3. The first, second and third respondents, jointly and severally, the one paying the others to be absolved, make payment to all other service providers for the services set out in ANNEXURE “FA1” to the founding affidavit, in such amounts as are necessary and required and which are not included as prayed for in paragraph 2 above, which have not been paid, and which include the rates, taxes and levies in respect of the applicant’s residence at 50 Leadwood Drive, Meyersdal Nature Estate, Meyersdal, Alberton.

4. The first, second and third respondents, jointly and severally, the one paying the others to be absolved, in addition to the amounts referred to in prayers 1, 2 and 3 above, make payment of all further amounts that may become due, owing, and payable in terms of ANNEXURE “FA1” to the founding affidavit, either to the applicant or to the relevant service providers, from April 2022 henceforth. The increases referred to in clause 21 of ANNEXURE “FA1” shall apply hence forth.

5. The first, second and third respondents, jointly and severally, are ordered to reinstate, with immediately effect, all services and benefits in terms of the agreement that have lapsed as a result of non-payment to service providers.

6. The agreement annexed to the founding affidavit, as ANNEXURE “FA1” is made an order of this Court.

7. The following paragraphs of the first, second and third respondent’s answering affidavit dated 22 February 2021 are struck out in their entirety.

[7.1] Paragraphs 8, 41, 42, 51, 52, 53, 54, 55, 72, 73, 74, 75, 76, 77, 78, 79, 80, 86, 87, 89, 90, 91, 92, 93, 96, 97, 98, 113 and 114.

[8] The first, second and third respondents, jointly and severally, the one paying the others to be absolved, pay the costs of this application, including the costs of the application to strike out, and on the scale as between attorney and clients.



_____________________________________

G MALINDI J

JUDGE OF THE HIGH COURT OF SOUTH AFRICA

GAUTENG LOCAL DIVISION

JOHANNESBURG


FOR THE APPLICANT: Adv. J. Khan

INSTRUCTED BY: B. Malan Attorneys Inc





COUNSEL FOR RESPONDENTS: Adv.
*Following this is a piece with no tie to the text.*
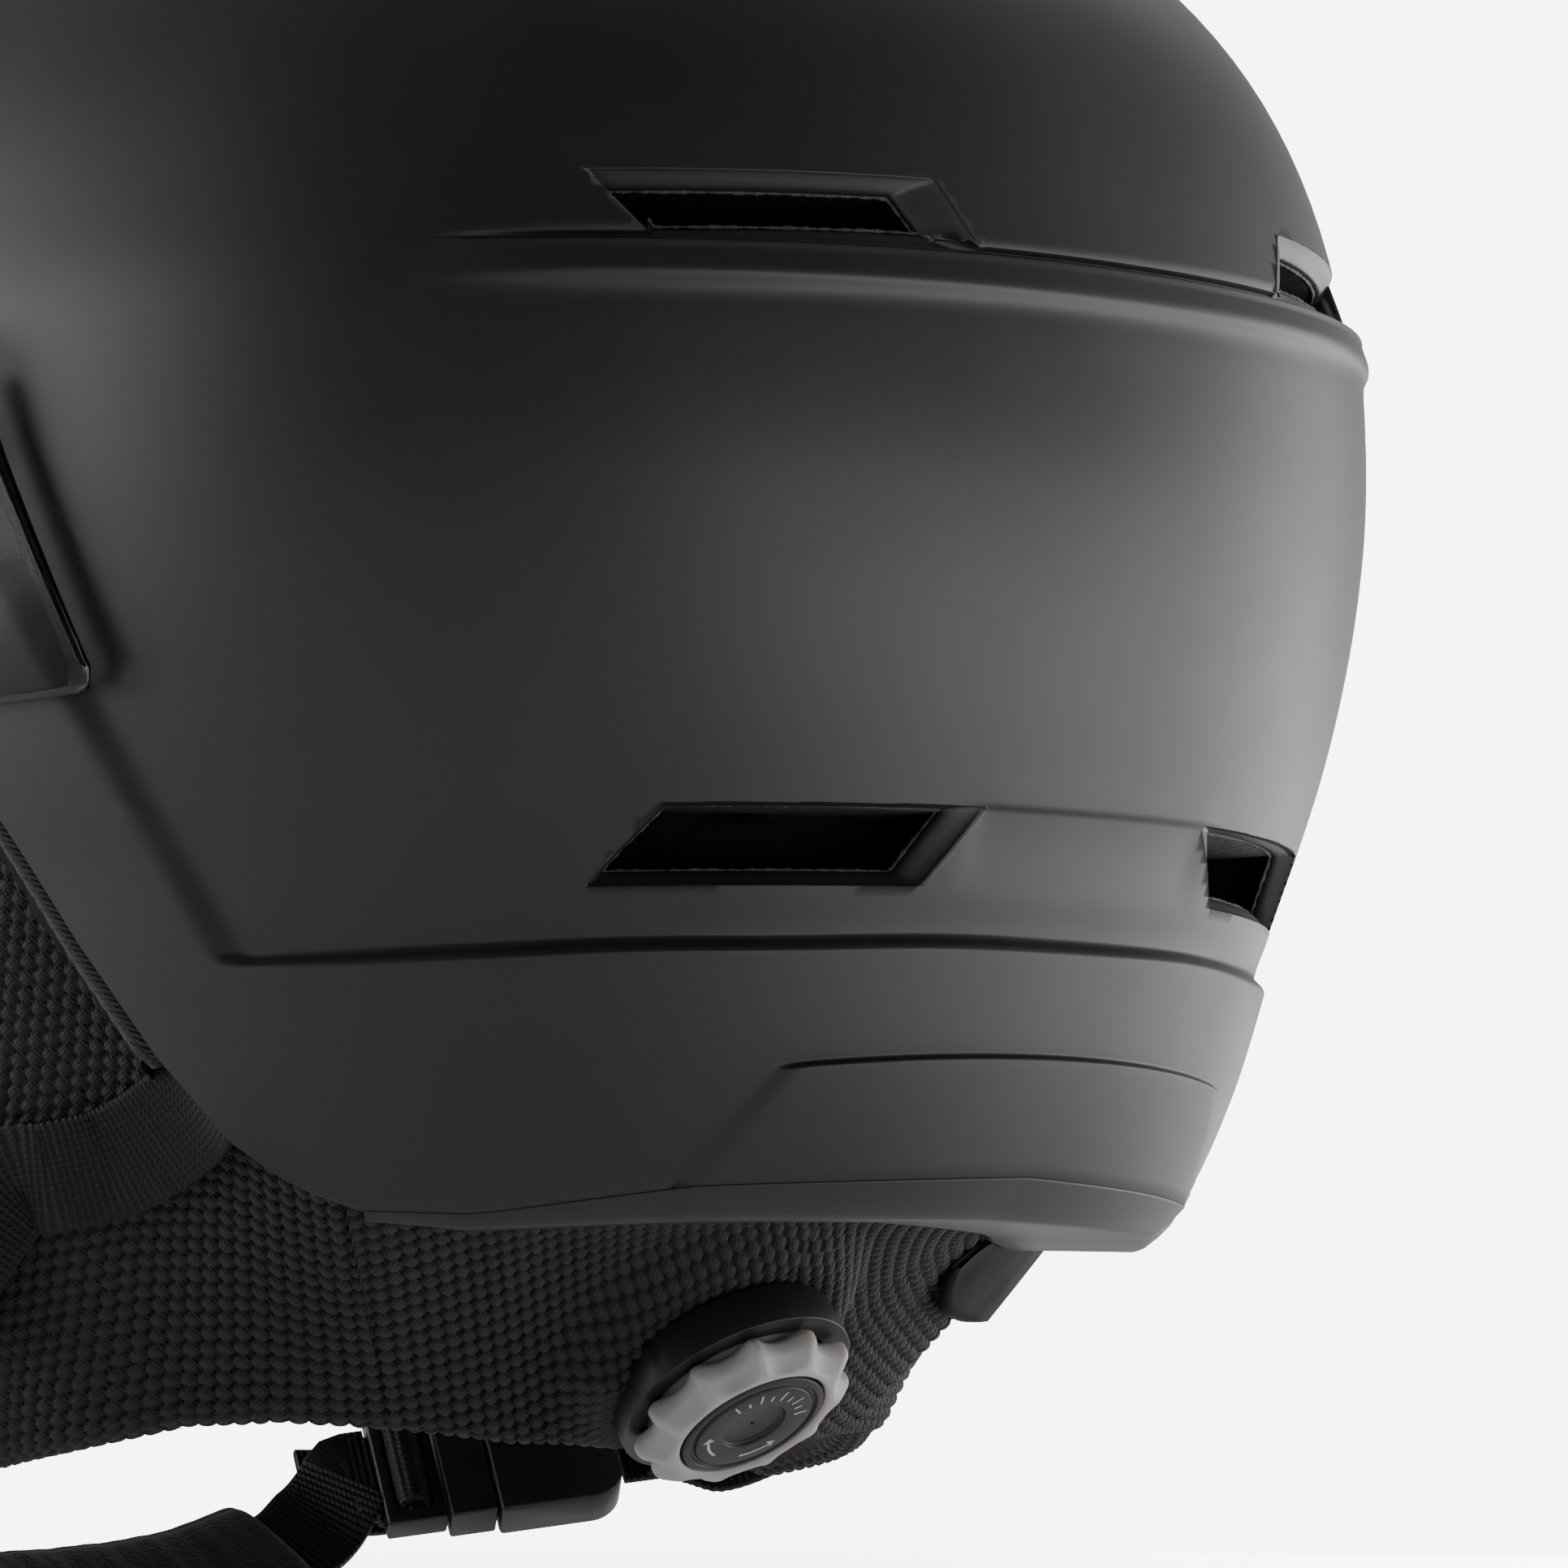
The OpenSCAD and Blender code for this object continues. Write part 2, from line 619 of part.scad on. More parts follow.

W. Prinsloo

INSTRUCTED BY: Smith & Peters Attorneys


DATE OF THE HEARING: 10 March 2022

DATE OF JUDGMENT: 31 August 2022


1 Beadica 231 CC and Others v Trustees For The Being Of The Oregon Trust and Others [2020] ZACC 13.

2 AB v Pridwin Preparatory School 2019 (1) SA 327 SCA.

3 Plascon Evans Paints Ltd v Van Riebeeck Paints (Pty) Ltd 1984 (3) SA 623 to 635 and Wightman trading as JW Construction v Headfour (Pty) Ltd and Another 2008 (3) SA 371 (SCA) at [13].

4 PV v EV (843/2018) [2019] ZASCA 76.